Marie-Helene de Taillac
Expecting to gaze on the exquisite jewels housed in Marie-Helene de Taillac, I was surprised to find myself being looked at instead: Two giant eyes in the display case, containing colorful jewelry in their irises, stared at me from the other side of the window. This was just a taste of the sense of fun and whimsy that I found within the dazzling boutique. The space itself reminded me of a cross between Alice in Wonderland and a room in Versailles. Pink and purple plush sofas occupied the center of the area while crystal light fixtures and walls embroidered with the Marie-Helene crown and fish crest lined the room. The manager, Sarah, who entered the room with a tiny, fluffy dog, explained that Marie-Helene specifically wanted the room to look like a modern take on one of Marie Antoinette’s chambers, as opposed to the Paris and Tokyo stores, which are very modern. She envisioned something cozy and elegant, in order to match the ambience of the Upper East Side.
While showing me some of their stunning necklaces, earrings and rings, Sarah informed me that Marie-Helene’s workshop is at the Gem Palace in India. After working with the family that owns the Palace during an internship, Marie-Helene fell in love with the techniques they used, the respect for handmade items, and attention to detail. Sarah, who has been working at the store since it opened in 2013, met Marie-Helene in India, and was immediately enchanted by the designer’s use of stones and color.

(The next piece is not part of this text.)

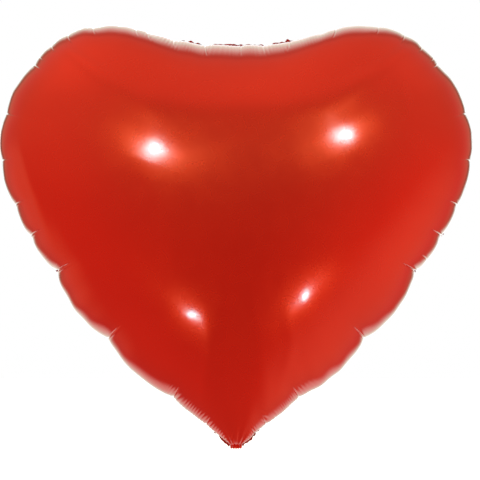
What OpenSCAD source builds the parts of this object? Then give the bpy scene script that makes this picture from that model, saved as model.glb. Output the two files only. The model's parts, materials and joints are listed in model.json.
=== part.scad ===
// Heart-shaped foil balloon, inflated, with its tail folded up behind the tip.
//
// Two metallised films are heat-sealed together round a heart. They run on at the tip as a
// flat tail, and a sleeve of two thin plastic films inside the tail is the self-sealing valve.
// The origin is the fold line of the tail, +Z runs up the heart and the front faces -Y.
// Films are far thinner than shown: film_t and the other thicknesses are modelling values.

/* [Balloon] */
// Width of the inflated heart across both lobes
balloon_w = 500; // [450:10:560]
// Height of the inflated heart, from the fold of the tail to the top of the lobes
balloon_h = 449; // [400:1:500]
// Thickness of the inflated heart, front to back, at its middle
balloon_d = 250; // [220:5:280]

/* [Films and seals] */
// Width of the heat-sealed rim
seal_w = 5.5; // [4:0.5:7]
// Thickness of each outer film
film_t = 0.6; // [0.5:0.1:0.8]
// Thickness of the weld between the two outer films
weld_t = 0.8; // [0.8:0.1:1]

/* [Tail] */
// Length of the tail, from the fold to its open mouth
tail_l = 68; // [60:1:90]
// Width of the tail at the fold, where it is gathered
tail_root_w = 18; // [17:1:20]
// Width of the tail at its mouth
tail_mouth_w = 30; // [26:1:36]
// Width of the weld down each side of the tail
tail_seal_w = 2; // [1.5:0.5:2]
// Radius of the hole punched through both films near the mouth
hole_r = 3; // [2:0.5:4]
// Angle from hanging straight down to lying folded up behind the tip
folded_deg = 132; // [120:1:134]

/* [Valve] */
// Width of the valve sleeve
valve_w = 13; // [11:0.5:13]
// Length of the sleeve inside the heart, from the fold
valve_inner_l = 75; // [60:1:90]
// Length of the sleeve inside the tail, from the fold
valve_tail_l = 48; // [40:1:50]
// Thickness of each valve film
valve_film_t = 0.25; // [0.2:0.05:0.25]

/* [Hidden] */

FOIL = "crimson";
WELD = "firebrick";
CLEAR_FILM = "whitesmoke";
COAT = "lightgray";

stack_t = weld_t + 2 * film_t;      // both outer films with the weld between them
fold_r = 1.2 * stack_t;             // outside of the rolled film at the fold
root_z = fold_r + 0.1;              // where the flat root of the tail leaves the fold
top_z = balloon_h - fold_r;         // top of the lobes
hole_from_fold = tail_l - 11;       // centre of the punched hole
coat_t = 0.1;                       // layer of coat, or of weld, between the valve films
valve_seal_w = 1.2;                 // weld down each side of the valve sleeve
release_coat_w = valve_w - 2 * valve_seal_w - 0.2;
valve_slot_w = valve_w + 0.4;       // gap in the rim weld that the sleeve passes through
tack_from_fold = 22;                // near edge of the weld that holds the sleeve in the tail
tack_l = 3;                         // and its length along the tail
overshoot = 1;                      // how far a cut runs past the edge it opens

pole = [0, 0.6 * top_z];            // middle of the heart, where the film rings close
tip_taper = 95;                     // height over which the tip thickens
plan_shrink = 1 - film_t / 190;     // the inside of a panel is its outside, drawn in to the
depth_shrink = 1 - film_t / (balloon_d / 2);    // pole by one film thickness
n_rings = 12;                       // rings from the rim of a panel to its pole

// ---- Outline of the heart ----

// Right half of the outline in parts of half the width and of the height, tip to cleft:
// straight from the tip and round to the side, over the lobe, and down into the cleft.
outline_beziers = [
    [[0.62, 0.25], [1, 0.49], [1, 0.715]],
    [[1, 0.87], [0.76, 1], [0.5, 1]],
    [[0.33, 1], [0.24, 0.955], [0, 0.955]]
];
bezier_steps = [20, 14, 10];

function plan_point(f) = [f.x * balloon_w / 2, root_z + f.y * (top_z - root_z)];
function bezier(p, t) =
    pow(1 - t, 3) * p[0] + 3 * t * pow(1 - t, 2) * p[1] + 3 * t * t * (1 - t) * p[2] + pow(t, 3) * p[3];
function bezier_start(k) =
    k == 0 ? [tail_root_w / 2, root_z] : plan_point(outline_beziers[k - 1][2]);
function bezier_ends(k) = concat([bezier_start(k)], [for (f = outline_beziers[k]) plan_point(f)]);

right_half = [
    for (k = [0:2]) for (i = [0:bezier_steps[k] - 1]) bezier(bezier_ends(k), i / bezier_steps[k])
];
cleft_point = plan_point(outline_beziers[2][2]);
left_half = [for (i = [len(right_half) - 1:-1:0]) [-right_half[i].x, right_half[i].y]];
outline = concat(right_half, [cleft_point], left_half);
n_outline = len(outline);

function wrap(i) = (i + n_outline) % n_outline;
function inward(i) =
    let (run = outline[wrap(i + 1)] - outline[wrap(i - 1)]) [-run.y, run.x] / norm(run);

// Line where the two films leave the weld and the inflated part begins
seam = [for (i = [0:n_outline - 1]) outline[i] + seal_w * inward(i)];

// ---- Swell of the films ----

// Smoothed distance of a point from the seam: the inverse of the mean of 1 / distance, taken
// over all directions, which has this exact sum over the sides of a polygon
function half_angle_tan(a, b) = (a.x * b.y - a.y * b.x) / (norm(a) * norm(b) + a * b);
function edge_pull(a, b) = half_angle_tan(a, b) * (1 / norm(a) + 1 / norm(b));
function seam_distance(p) =
    let (pulls = [for (i = [0:n_outline - 1]) edge_pull(seam[i] - p, seam[wrap(i + 1)] - p)])
    2 / (pulls * [for (i = pulls) 1]);

function swell(p) = seam_distance(p) * (1 - exp(-p.y / tip_taper));
pole_swell = swell(pole);
function film_height(p) = balloon_d / 2 * sqrt(swell(p) / pole_swell);

// Rings are spaced as on a sphere: close together at the rim, where the film stands upright
ring_share = [for (k = [0:n_rings - 1]) cos(90 * k / n_rings)];
dome = [
    for (k = [0:n_rings - 1]) [
        for (s = seam)
            let (p = pole + ring_share[k] * (s - pole)) [p.x, k == 0 ? film_t : film_height(p), p.y]
    ]
];
dome_pole = [pole.x, balloon_d / 2, pole.y];

// The same rings on the inside of the film, where the lowest lies on the weld
function lined(p, y) =
    [pole.x + plan_shrink * (p.x - pole.x), y, pole.y + plan_shrink * (p.z - pole.y)];
lining = [
    for (k = [n_rings - 1:-1:0]) [for (p = dome[k]) lined(p, k == 0 ? 0 : depth_shrink * p.y)]
];
lining_pole = lined(dome_pole, depth_shrink * dome_pole.y);

// The flat rim that is welded to the other panel
lip = [for (y = [0, film_t]) [for (p = outline) [p.x, y, p.y]]];
panel_rings = concat(lining, lip, dome);

// Closed skin over a stack of rings with a point at each end
module skin(start, rings, end) {
    n = len(rings[0]);
    last = len(rings) * n;
    points = concat([for (ring = rings) for (p = ring) p], [start, end]);
    faces = concat(
        [for (i = [0:n - 1]) [last, (i + 1) % n, i]],
        [for (k = [0:len(rings) - 2]) for (i = [0:n - 1])
            let (a = k * n + i, b = k * n + (i + 1) % n) each [[a, b, b + n], [a, b + n, a + n]]],
        [for (i = [0:n - 1]) [last - n + i, last - n + (i + 1) % n, last + 1]]
    );
    polyhedron(points, faces, convexity = 6);
}

module rear_half() {
    translate([0, weld_t / 2, 0]) skin(lining_pole, panel_rings, dome_pole);
}

// ---- The heart ----

module front_panel() {
    color(FOIL) mirror([0, 1, 0]) rear_half();
}

module rear_panel() {
    color(FOIL) rear_half();
}

// Flat band of fused film round the rim, open at the tip for the valve
module perimeter_seal() {
    color(WELD) layer(-weld_t / 2, weld_t) difference() {
        polygon(outline);
        polygon(seam);
        strip(valve_slot_w, root_z - overshoot, root_z + 2 * seal_w);
    }
}

// Half a turn of both films, where the tail folds: it stands for the crease and its hinge line
module tail_fold() {
    color(FOIL) rotate([0, 90, 0]) cylinder(h = tail_root_w, r = fold_r, center = true, $fn = 48);
}

// ---- Flat layers ----

// A flat shape drawn with X across and Y up stands upright, and lies from depth y to y + t
module layer(y, t) {
    translate([0, y + t, 0]) rotate([90, 0, 0]) linear_extrude(t) children();
}

// The same, on the front (-1) or rear (1) side of the middle plane and the given way from it
module outer_layer(side, from_middle, t) {
    layer(side > 0 ? from_middle : -from_middle - t, t) children();
}

module strip(w, from, to) {
    translate([-w / 2, from]) square([w, to - from]);
}

// ---- Valve sleeve ----

module valve_film(side, from, to) {
    color(CLEAR_FILM) outer_layer(side, coat_t / 2, valve_film_t) strip(valve_w, from, to);
}

module valve_side_seals(from, to) {
    color(CLEAR_FILM) layer(-coat_t / 2, coat_t) for (side = [-1, 1])
        translate([side * (valve_w - valve_seal_w) / 2, 0]) strip(valve_seal_w, from, to);
}

module release_coat(from, to) {
    color(COAT) layer(-coat_t / 2, coat_t) strip(release_coat_w, from, to);
}

module inner_valve_front_film() {
    valve_film(-1, root_z, valve_inner_l);
}

module inner_valve_rear_film() {
    valve_film(1, root_z, valve_inner_l);
}

module inner_valve_side_seals() {
    valve_side_seals(root_z, valve_inner_l);
}

// Printed where the rim is welded across the sleeve, so that the sleeve stays open there
module inner_release_coat() {
    release_coat(root_z, root_z + 3 * seal_w);
}

// ---- Tail ----

// Turns the tail, drawn hanging down from the fold, up behind the tip
module folded_up() {
    rotate([folded_deg, 0, 0]) children();
}

module tail_film(side) {
    color(FOIL) folded_up() outer_layer(side, weld_t / 2, film_t) difference() {
        polygon([
            [-tail_root_w / 2, -root_z], [-tail_mouth_w / 2, -tail_l],
            [tail_mouth_w / 2, -tail_l], [tail_root_w / 2, -root_z]
        ]);
        translate([0, -hole_from_fold]) circle(r = hole_r, $fn = 48);
    }
}

module tail_front_film() {
    tail_film(-1);
}

module tail_rear_film() {
    tail_film(1);
}

// A weld down each edge, which leaves the mouth open
module tail_side_seals() {
    color(WELD) folded_up() layer(-weld_t / 2, weld_t) for (side = [-1, 1]) polygon([
        [side * tail_root_w / 2, -root_z],
        [side * (tail_root_w / 2 - tail_seal_w), -root_z],
        [side * (tail_mouth_w / 2 - tail_seal_w), -tail_l],
        [side * tail_mouth_w / 2, -tail_l]
    ]);
}

module tail_valve_front_film() {
    folded_up() valve_film(-1, -valve_tail_l, -root_z);
}

module tail_valve_rear_film() {
    folded_up() valve_film(1, -valve_tail_l, -root_z);
}

module tail_valve_side_seals() {
    folded_up() valve_side_seals(-valve_tail_l, -root_z);
}

module tail_release_coat() {
    folded_up() release_coat(-root_z - 3 * seal_w, -root_z);
}

// A weld across the sleeve on each side, which holds it to the films of the tail
module valve_tack_seals() {
    sleeve_t = coat_t / 2 + valve_film_t;
    color(WELD) folded_up() for (side = [-1, 1])
        outer_layer(side, sleeve_t, weld_t / 2 - sleeve_t)
            strip(valve_w, -tack_from_fold - tack_l, -tack_from_fold);
}

front_panel();
rear_panel();
perimeter_seal();
tail_fold();
inner_valve_front_film();
inner_valve_rear_film();
inner_valve_side_seals();
inner_release_coat();
tail_front_film();
tail_rear_film();
tail_side_seals();
tail_valve_front_film();
tail_valve_rear_film();
tail_valve_side_seals();
tail_release_coat();
valve_tack_seals();
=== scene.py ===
"""Heart-shaped balloon in red metallised film, inflated, with its tail folded up behind the tip.

Each film of the heart is one fine mesh, worked out from the outline: the film leaves the weld in a
groove, swells over it and closes in over the middle. Creases and pleats run in from the rim. The
welded rim, the tail and the valve sleeve inside it are thin strips swept along their own lines. The
surroundings and the lamps that the foil mirrors come last.
Lengths are in metres, in the frame of the CAD: +Z up the heart, front towards -Y.
"""

import json
import math

import bpy
import numpy as np
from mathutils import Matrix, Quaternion, Vector


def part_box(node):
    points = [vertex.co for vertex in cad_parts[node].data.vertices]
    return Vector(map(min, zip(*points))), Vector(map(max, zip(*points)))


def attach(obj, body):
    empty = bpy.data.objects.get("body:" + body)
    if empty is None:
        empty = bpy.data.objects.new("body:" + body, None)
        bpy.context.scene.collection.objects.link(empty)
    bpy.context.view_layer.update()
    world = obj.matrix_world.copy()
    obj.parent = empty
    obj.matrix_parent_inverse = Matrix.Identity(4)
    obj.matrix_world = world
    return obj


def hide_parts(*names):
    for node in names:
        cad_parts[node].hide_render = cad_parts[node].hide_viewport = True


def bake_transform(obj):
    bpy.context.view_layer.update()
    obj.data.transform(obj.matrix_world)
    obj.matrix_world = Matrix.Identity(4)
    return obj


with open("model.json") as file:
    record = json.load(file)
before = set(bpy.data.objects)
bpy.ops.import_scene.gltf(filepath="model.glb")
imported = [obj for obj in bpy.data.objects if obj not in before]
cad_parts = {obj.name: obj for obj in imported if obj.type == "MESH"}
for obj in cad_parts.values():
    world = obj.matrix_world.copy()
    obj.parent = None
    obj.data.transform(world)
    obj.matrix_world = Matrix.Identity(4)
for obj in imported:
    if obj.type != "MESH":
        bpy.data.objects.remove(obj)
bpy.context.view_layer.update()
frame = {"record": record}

MM = 0.001

# ---------------------------------------------------------------- camera

VIEW_W = 0.5096  # the width that the picture takes in at the balloon
VIEW_X, VIEW_Z = 0.0042, 0.2195  # the middle of the picture
CAMERA_AWAY = 2.8


def make_camera():
    data = bpy.data.cameras.new("camera")
    camera = bpy.data.objects.new("camera", data)
    bpy.context.scene.collection.objects.link(camera)
    camera.location = (VIEW_X, -CAMERA_AWAY, VIEW_Z)
    camera.rotation_euler = (math.pi / 2, 0, 0)
    data.lens = data.sensor_width * CAMERA_AWAY / VIEW_W
    bpy.context.scene.camera = camera


make_camera()

# ---------------------------------------------------------------- curves


def smooth_step(x, low, high):
    """Rises from 0 at low to 1 at high, level at both."""
    t = np.clip((x - low) / (high - low), 0, 1)
    return t * t * (3 - 2 * t)


def bell(x):
    """A hump: 1 at 0, and next to nothing past 2 either way."""
    return np.exp(-(x**2))


def mix(start, end, share):
    return start + (end - start) * share


# ---------------------------------------------------------------- outline of the heart

panel_low, panel_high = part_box("rear_panel")
HALF_W = panel_high.x
HALF_D = panel_high.y
ROOT_Z, TOP_Z = panel_low.z, panel_high.z
TIP_HALF_W = 6 * MM  # the film is gathered at the tip
POLE = np.array([0.0, 0.6 * TOP_Z])  # where each film is fullest and its columns meet
TIP_TAPER = 95 * MM  # the films swell to their full depth over about this height

# Right half, tip to cleft, in parts of half the width and of the height
OUTLINE = (
    ((0.62, 0.25), (1.0, 0.49), (1.0, 0.715)),
    ((1.0, 0.87), (0.76, 1.0), (0.5, 1.0)),
    ((0.33, 1.0), (0.24, 0.955), (0.0, 0.955)),
)


def plan_point(part):
    return np.array([part[0] * HALF_W, ROOT_Z + part[1] * (TOP_Z - ROOT_Z)])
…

As Sarah showed me delicate pieces adorned with red spinels (Marie-Helene’s favorite stone) and rainbow moonstone, she elaborated, “The beauty of each stone is that you can’t find it anywhere else. At the store, we end up saving and saving until we can buy the piece we have been admiring.”
Even though Marie-Helene’s specialty is stones, she creates beautiful pieces with metal, as well. There was a bracelet made from woven 22 carat gold. It was so light in my hand that it seemed like string. I also took note of a small, new collection made simply with platinum and diamonds, for a “cocktail party” look. The real creativity, however, comes with the use of colorful stones. One collection drew on sky images, with jewels worked into stars and lightning bolts. Another used body parts, with tiny eye earrings and gems in mouth shapes. Another collection featured shells. I was taken with a set of rings that, instead of closing over the top of the finger, hugged it and held jewels in the gaps between the fingers. Sarah noted that the design was created by Marie-Helene’s niece, and was inspired by the way jewels are displayed to show their color – between the fingers.
Sarah then guided me upstairs to a private showroom, where industry meetings and private showings are held. It also functions as her office. No less colorful and spectacular, the room features a table containing 46,000 carats of aquamarine. I noticed a gilded mirror on the table, similar to one in the downstairs display room, set with small gems. Sarah told me that Marie-Helene had found the set of mirrors in a flea market outside of Paris. I appreciated the fact that Marie-Helene works with fine stones, which result in jewelry ranging from $700 to $50,000, but that she can also find joy in the treasures of local markets. Sarah agreed with me, and said that the same principle applies to Marie-Helene’s designs: she can see the infinite glamor of an unadorned, well-cut stone. As Sarah so perfectly stated, “There is beauty in simplicity.”